How To Give Oneself A Heart Attack1
Go to your hockey game and, when you get to the arena, discover that your beloved Palm Treo Smartphone is not in your jacket pocket. Look around your co-op car, but don’t find it, and tell yourself, “oh, I’m sure it fell out of my pocket when I had my jacket on the couch. It’s clearly just sitting on my couch.” Arrive home, 5 hours later and don’t find your beloved Palm Treo Smartphone sitting on the couch. In fact, don’t find it *anywhere* in your apartment. Use Skype to call it, expecting to hear your beloved ringtone on your beloved Palm Treo Smartphone, but don’t hear it. Keep Skyping it, and think you can vaguely hear it, but then decide you are just imagining it and feel the sinking realization that you may have lost your beloved Palm Treo Smartphone for good. Because it clearly is not in the apartment. Run back out to your co-op car, and search every inch of it, three times, but don’t find your beloved Palm Treo Smartphone. Your $550 beloved Palm Treo Smartphone that you definitely do not have enough money to replace. Try Skyping it and running outside to see if you can hear it ringing in your co-op car and swear that you could hear it, very faintly as you run outside and curse your low number of rings before the voicemail picks up. Find a friend who is awake at 12:30 am and Skype them, telling them they have to keep calling your cell phone until you find it. Realize at this point that you have now lost the key to your co-op car at some point during your frantic running around looking for your phone. Run outside, just to see if you can hear it coming from inside the car, even if you now have no key to get into said car. Mercifully, mercifully, hear your beloved ringtone on your beloved Palm Treo Smartphone, run to the car, but then realize that the sound is not coming from inside the car. Look around in the darkness, listening…. where is that beloved ringtone coming from? Realize in horror that it’s coming from across the road, where you had the car parked before you went to hockey, now some 5.5 hours hours ago. Find your beloved Palm Treo Smartphone sitting in a pile of wet leaves on the side of the road, where it must have been sitting for almost 6 hours! Where, mercifully, miraculously, inexplicably it was neither stolen nor run over2. Pick it up, caress it, tell it you are so, so sorry and you’ll never let it fall out of your pocket again.

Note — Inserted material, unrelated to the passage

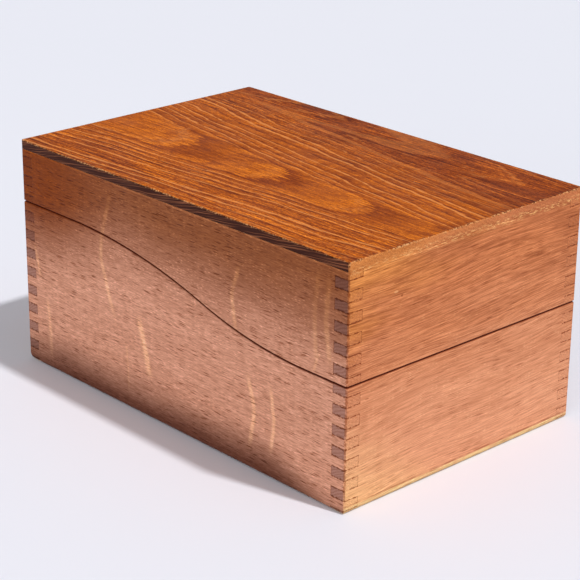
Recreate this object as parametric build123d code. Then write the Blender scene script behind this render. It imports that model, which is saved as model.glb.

Now face another half hour of searching for the co-op car key. Which it turns out you dropped on the front lawn, but this somehow requires you go over the lawn with a fine toothed comb like six times before it turns up. Finally, mercifully be able to return your co-op car at 1 a.m., face the walk home from dropping off the car knowing you still need a post-hockey shower and you have to get up at 6 a.m. *Sigh*.
I’m pretty sure this experience will increase my phone- and car key-losing paranoia, which was already at what I believed to be an unreasonable level, exponentially.
1Alternative titles for this blog posting include, “Also Not To Be Trusted With Cell Phones,” and “Truly the Dropper of All Things Valuable.”
2The one benefit of living in the sleepy area of the city, where all the elderly people live. No one is outside past 5 pm and so no one can hear your cell phone ringing and steal it. If I’d dropped a $550 gadget on the side of the road in downtown Vancouver or Kits, it would have been gone within seconds!
Little do you know that a bunch of dirty hippies played hacky-sack with it for the six hours it was missing. You’ll realize the truth when you notice that your beloved Palm Treo Smartphone smells like feet.
I saw a hippy in East Van the other day, Dave. A real live hippy. And I thought of you. Next time you come to Vancouver, we’ll find you some dirty hippies to play hacky-sack with, promise.
that’s why implants are the way of the future. Not boobs, but gear.
I’m getting palpitations just thinking of bad things happening to weegie.